Before diving into the execution process, it’s essential to understand the three core components in Java:

• JDK (Java Development Kit)

  • The JDK is a full-fledged software development kit that allows you to write, compile, and execute Java programs.
  • It includes the JVM (Java Virtual Machine) and JRE (Java Runtime Environment), as well as essential tools for development, such as the compiler (javac).
  • JDK is used by developers to write and compile code, which is later executed by the JVM.

• JVM (Java Virtual Machine)

  • The JVM is the engine that runs Java bytecode. It makes Java platform-independent by abstracting the underlying hardware and operating system.
  • Java programs are compiled into bytecode, which the JVM interprets and executes, allowing the same Java program to run on any machine with a JVM.

• JRE (Java Runtime Environment)

  • The JRE provides the necessary libraries and resources to run Java programs, including the JVM.
  • It contains the core classes like String and Array, which your Java program may depend on.
  • The JRE doesn’t include development tools like the compiler, making it suitable for running Java applications but not for development.

2. The Java Execution Process

• Step 1: Write the Code

  • You start by writing Java code, which is typically saved in .java files. This code is human-readable and follows Java syntax.

• Step 2: Compile the Code

  • Once the code is ready, the javac compiler is used to convert the human-readable .java code into bytecode (stored in .class files).
  • Bytecode is a binary format, which is the same for all operating systems. This bytecode can then be executed on any platform that has a JVM, ensuring platform independence.

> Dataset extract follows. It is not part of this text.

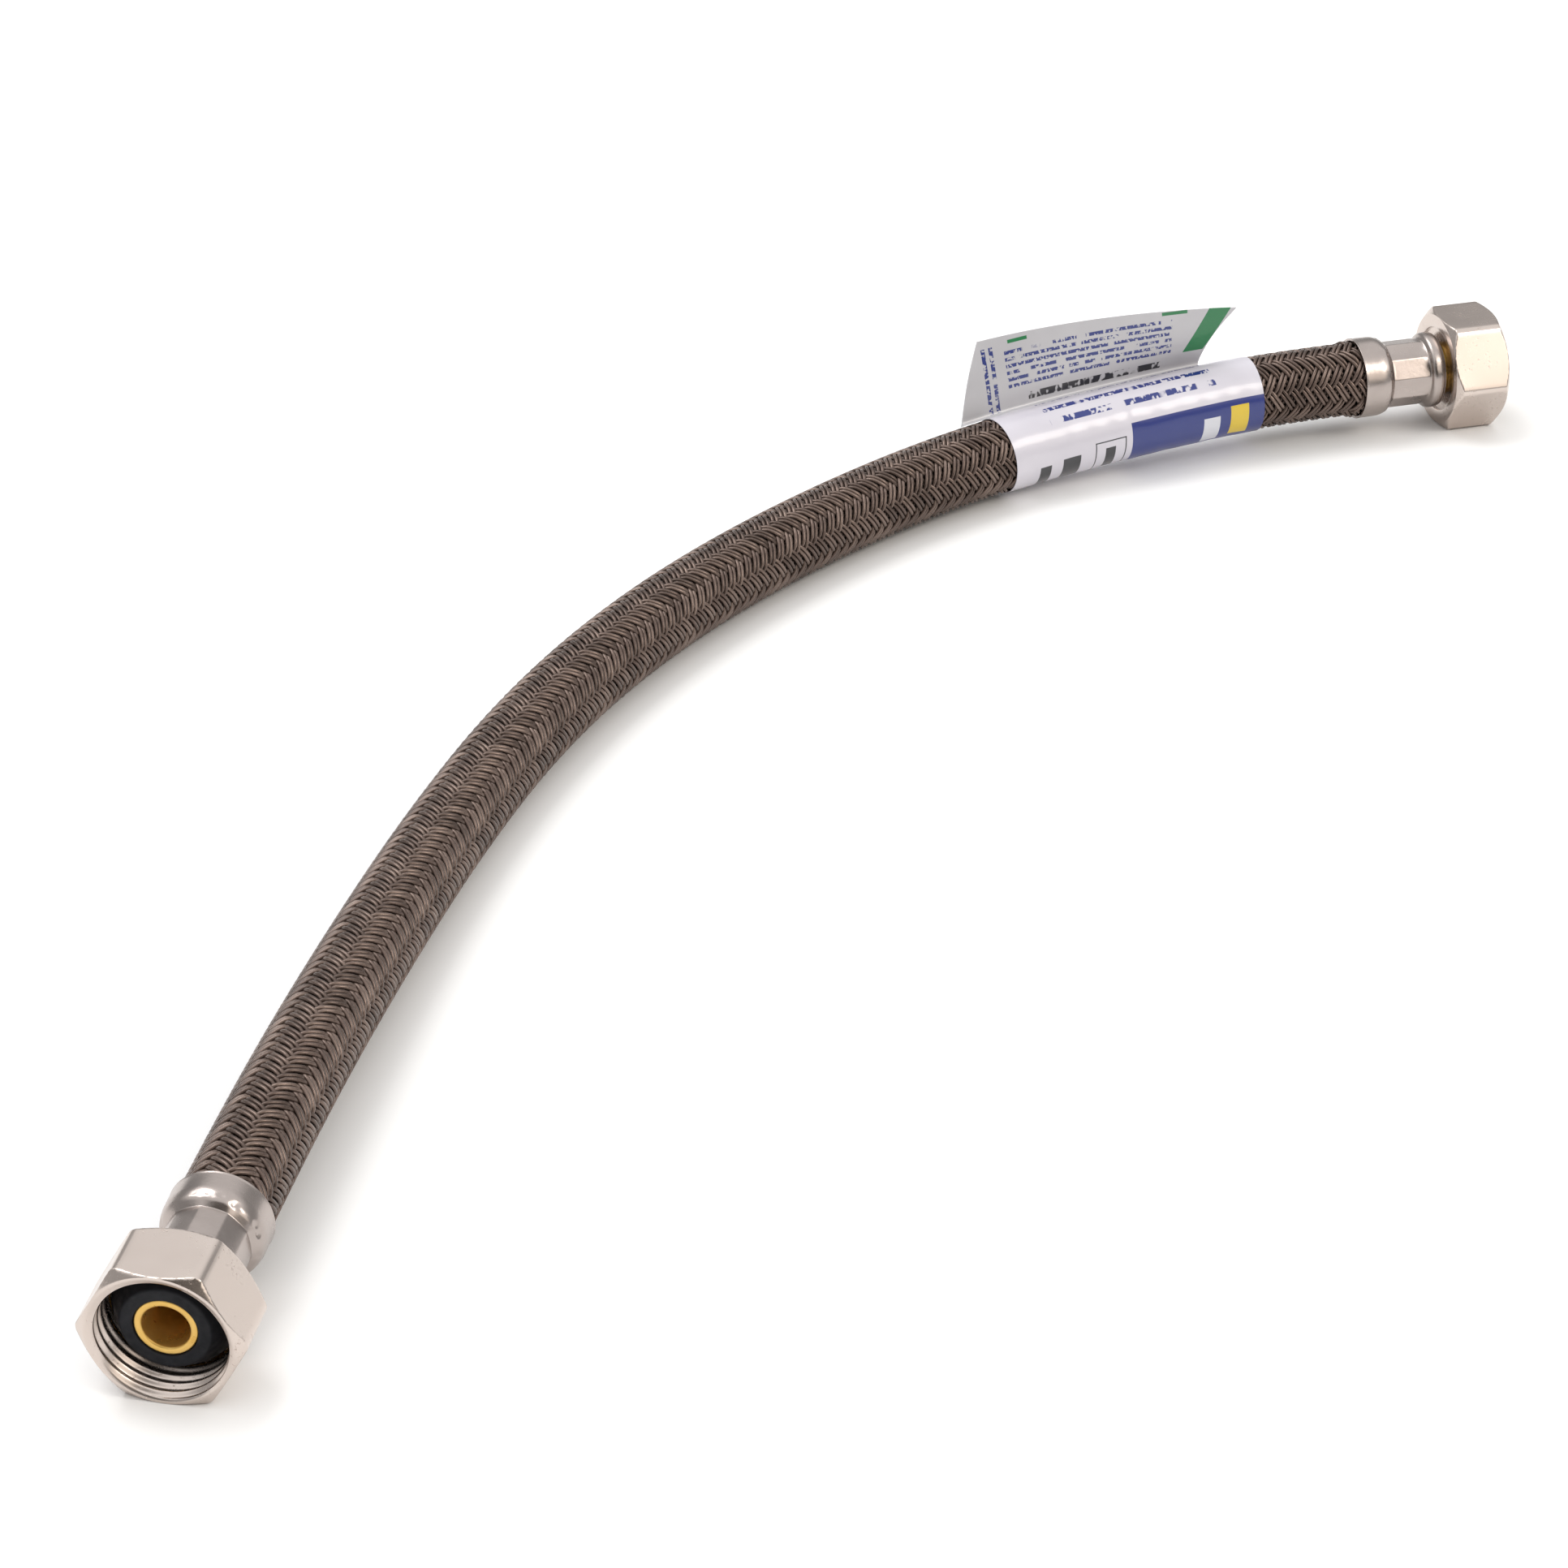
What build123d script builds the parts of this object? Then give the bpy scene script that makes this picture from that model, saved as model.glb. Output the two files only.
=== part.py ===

• Step 3: Execute the Bytecode with JVM

  • 3.1 Loading the Bytecode
  • When you attempt to execute the Java program, the JVM loads the bytecode (i.e., the .class file) into memory.
  • The ClassLoader is responsible for finding and loading the class based on the class name provided by the user.
  • If the class cannot be found, a ClassNotFoundException is thrown.
  • If the class is found, the JVM loads it into memory. Static methods, variables, and data from the class are stored in the Method Area, a special part of the JVM memory.
  • 3.2 Executing the Bytecode
  • Once the class is loaded, the JVM looks for the main() method (the entry point of the program) to begin execution.
  • If the main() method is found, the execution process starts.

3. Execution Mechanism

There are two main approaches the JVM uses to execute bytecode: Interpreter and Just-In-Time (JIT) Compiler.

• Interpreter (Slower)

  • In the interpreter approach, the JVM reads and executes the bytecode line by line.
  • Every time a method is invoked, the JVM re-interprets the bytecode, which can be slow since the same method may be re-executed multiple times.

• JIT (Just-In-Time) Compiler (Faster)

  • The JIT Compiler compiles bytecode into native machine code, which is specific to the platform and machine on which the program is running.
  • It optimizes performance by using a technique called Hot Spots.
  • Hot Spots are frequently used parts of the code (like methods). These are identified by the JIT compiler, and instead of interpreting them each time, the JIT compiles them into native machine code.
  • The compiled machine code is cached, so when the same method is needed again, the JVM can use the cached machine code, resulting in faster execution.

  Hot Spots

  • The Hot Spot technique ensures that the JVM only compiles the frequently used methods, not the entire class. This results in significant performance improvements for long-running applications.
  • The JVM uses machine code for execution of these hot spots instead of interpreting the bytecode every time.

4. JVM Memory Areas

• The JVM allocates memory for different parts of the program during execution. Some key areas include:

  • Method Area: Holds information about classes, methods, and static variables.
  • Heap Area: Stores objects created during runtime.
  • Stack Area: Stores local variables and method calls.
  • Program Counter (PC): A register that points to the current instruction being executed.

5. Summary of the Execution Flow

• Write Code: Java code is written in .java files.
• Compile: The code is compiled into bytecode (.class files) by the javac compiler.
• Load Bytecode: The JVM, using the ClassLoader, loads the bytecode into memory.
• Find Entry Point: The JVM looks for the main() method to start execution.
• Execution via Interpreter or JIT:
  • Interpreter: Executes bytecode line by line (slower).
  • JIT Compiler: Compiles hot spots into native machine code for faster execution (faster).

The combination of bytecode, JVM, and the JIT compiler ensures that Java is both platform-independent and efficient. The execution flow uses the Interpreter for simplicity and the JIT Compiler for performance optimization, allowing Java programs to run efficiently across various platforms.

Recap:

• The JVM plays a key role in ensuring that Java code is portable and efficient. It first loads the bytecode, then executes it through either an interpreter (slower) or a JIT compiler (faster).
• By using JIT and hot spots, the JVM optimizes performance while maintaining the ability to run the same bytecode on different platforms.